A ban on residues of two types of pesticides commonly used on Japanese strawberries could be lifted, following a request by Japanese exporters in response to frequent border seizures of the fruit, the Food and Drug Administration (FDA) said on Wednesday.
The issue dates back to Jan. 3, when the agency’s weekly report on substandard food import items showed that six out of 17 food shipments intercepted at the border were Japanese strawberries, mainly due to pesticide residues.
At the agency’s request, Japanese exporters completed a report on the contraventions, and in February submitted an application asking the agency to consider easing the ban on residues of two pesticides — chlorfenapyr and flonicamid — to instead set residue limits.
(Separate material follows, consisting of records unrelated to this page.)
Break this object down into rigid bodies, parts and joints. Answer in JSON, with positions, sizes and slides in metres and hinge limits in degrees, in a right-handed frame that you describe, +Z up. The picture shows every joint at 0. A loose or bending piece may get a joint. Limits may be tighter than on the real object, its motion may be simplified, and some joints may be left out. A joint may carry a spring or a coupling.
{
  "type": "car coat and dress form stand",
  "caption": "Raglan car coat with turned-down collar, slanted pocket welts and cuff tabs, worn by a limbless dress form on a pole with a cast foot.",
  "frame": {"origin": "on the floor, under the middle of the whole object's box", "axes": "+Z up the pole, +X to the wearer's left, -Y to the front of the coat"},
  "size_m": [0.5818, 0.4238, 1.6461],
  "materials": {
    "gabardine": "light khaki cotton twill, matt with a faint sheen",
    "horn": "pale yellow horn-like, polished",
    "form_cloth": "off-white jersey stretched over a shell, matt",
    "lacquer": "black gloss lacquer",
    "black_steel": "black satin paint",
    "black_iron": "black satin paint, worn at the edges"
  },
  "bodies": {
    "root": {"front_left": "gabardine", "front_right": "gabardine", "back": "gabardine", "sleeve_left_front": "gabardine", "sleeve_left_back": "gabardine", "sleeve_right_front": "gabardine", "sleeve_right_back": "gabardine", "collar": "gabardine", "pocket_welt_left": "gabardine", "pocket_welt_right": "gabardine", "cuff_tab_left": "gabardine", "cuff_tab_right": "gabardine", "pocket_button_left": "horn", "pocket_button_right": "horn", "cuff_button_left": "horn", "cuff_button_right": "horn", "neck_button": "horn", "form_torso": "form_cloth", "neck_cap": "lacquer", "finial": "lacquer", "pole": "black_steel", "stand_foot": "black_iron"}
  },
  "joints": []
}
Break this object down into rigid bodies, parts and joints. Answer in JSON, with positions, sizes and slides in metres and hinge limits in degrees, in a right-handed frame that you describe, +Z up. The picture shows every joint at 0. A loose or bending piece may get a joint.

Photo courtesy of the Food and Drug Administration
Although the pesticides are not authorized for use in Taiwan, they are used in Japan due to environmental factors, FDA Food Safety Division deputy head Cheng Wei-chih (鄭維智) said at the time.
If the agency were to set maximum residue thresholds, strawberries containing the pesticides could be imported to Taiwan as long as the residues fell within legal limits, he said.
The agency is soliciting expert opinions on the matter, and plans to announce a policy proposal within the next two weeks, FDA Director-General Wu Show-mei (吳秀梅) said.
The agency would seek public feedback over a designated period before the rules would take effect, Wu said.